Just as Peter Jackson was able to so eloquently convey the horror of Mordor in his take on Tolkien’s ring trilogy because he comes from the horror-movie tradition, Mel Gibson was supremely prepared to convey the horror and violence of the betrayal and killing of Christ because that artform is his trade.

#4 What does Catholicism boil down to anyway?

Ultimately The Passion of the Christ is a Catholic movie because of its faithfulness to the final punchline of Gospels: Because of the Resurrection of Christ, death is not the end.

Everyone we know is going to die.
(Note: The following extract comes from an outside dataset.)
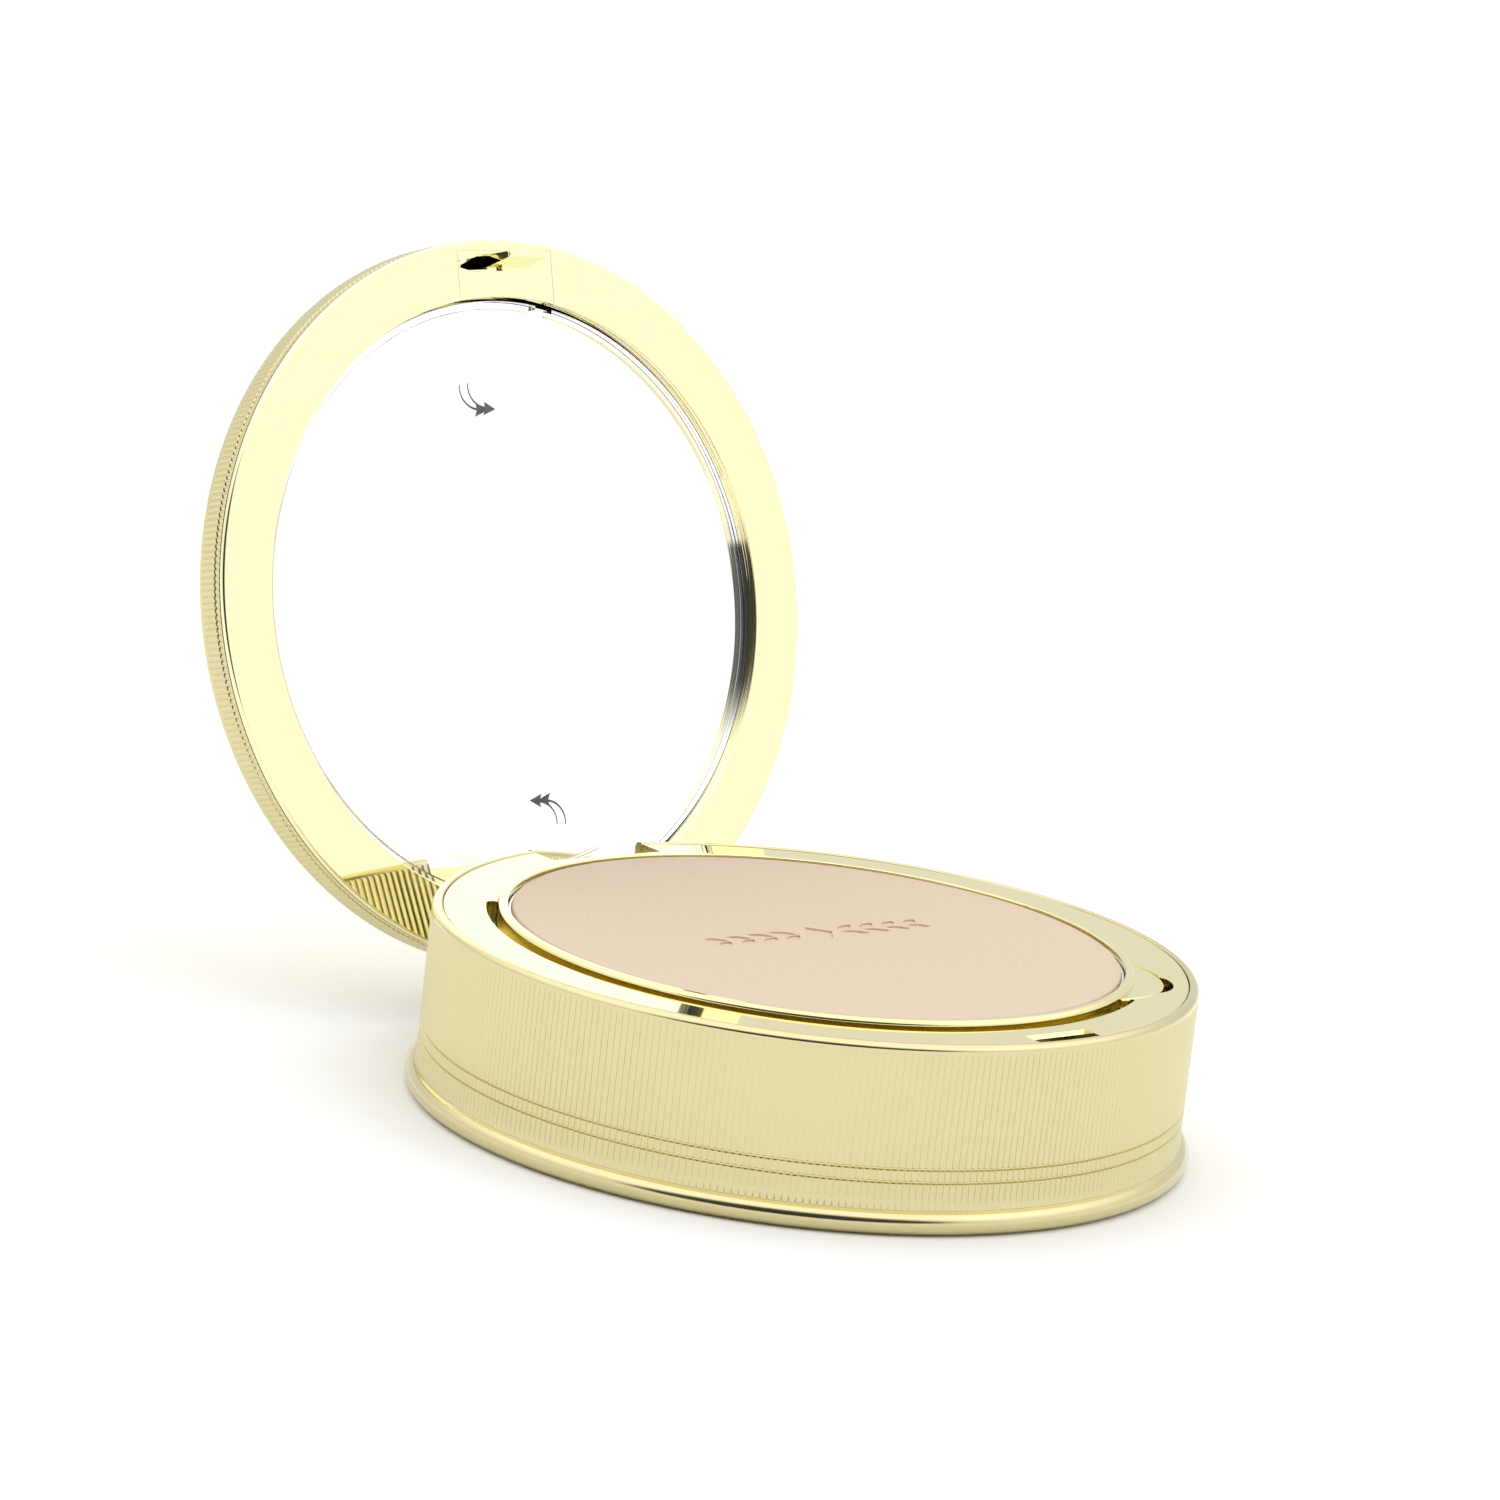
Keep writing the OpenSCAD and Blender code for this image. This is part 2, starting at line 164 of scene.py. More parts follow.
def lathe(name, outline, segments=360, ribbed=False):
    """A closed body of revolution.

    The outline is a closed loop of (r, z) or (r, z, rib depth) in millimetres.
    """
    outline = supported(outline)
    if ribbed:
        segments = RIBS * STEPS_PER_RIB
    turns = np.arange(segments) / segments
    fall = np.array([rib_fall(t) for t in turns]) if ribbed else np.zeros(segments)
    cos, sin = np.cos(TAU * turns), np.sin(TAU * turns)
    points, rings = [], []
    for row in outline:
        r, z = row[0], row[1]
        depth = row[2] if len(row) > 2 else 0.0
        start = len(points)
        if r < 1e-6:
            points.append((0.0, 0.0, z))
            rings.append([start] * segments)
            continue
        radii = r - depth * fall
        points.extend(zip(radii * cos, radii * sin, [z] * segments))
        rings.append(list(range(start, start + segments)))
    faces = []
    for a, b in zip(rings, rings[1:] + rings[:1]):
        if a[0] == a[1] and b[0] == b[1]:
            continue
        for i in range(segments):
            j = (i + 1) % segments
            corners = []
            for v in (a[i], a[j], b[j], b[i]):
                if v not in corners:
                    corners.append(v)
            faces.append(corners)
    return mesh_object(name, points, faces)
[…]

That moment can be either a source of permanent loss, suffering, and despair, or it can be a moment of blessed hope.

To be Catholic is to know that we are not destined either for annihilation nor for the nebulous darkness of the ancient mythological underworlds. We suffer now in this life, just as Christ suffered for us, but because of His suffering, we too can be raised to eternal life and perfect happiness, if we will only place our faith in Him.

The Passion depicts this reality starkly and with extreme intensity. For many of us, the film serves (when we’re ready for such a thing) as just the spiritual jolt we need. For others, the movie is far too traumatically violent a depiction to be of any help.

So whether any given Catholic should watch the film is purely a personal call. But the Catholicism of the film does not depend on the faithfulness of its director, nor on the final historical veracity of each and every scene, but rather on the fact that it holds unwaveringly to the essential facts of the Christian faith laid out in the creeds.

Artwork: The Isenheim Altarpiece, crucifixion view. This is a classic example of how artists through the centuries have explored the suffering of Christ in shocking and disturbing forms — not for sensationalism, but because we need to know we aren’t alone. It can be viewed in person at the Unterlinden Museum, and seriously? If you are in that corner of the world, just go.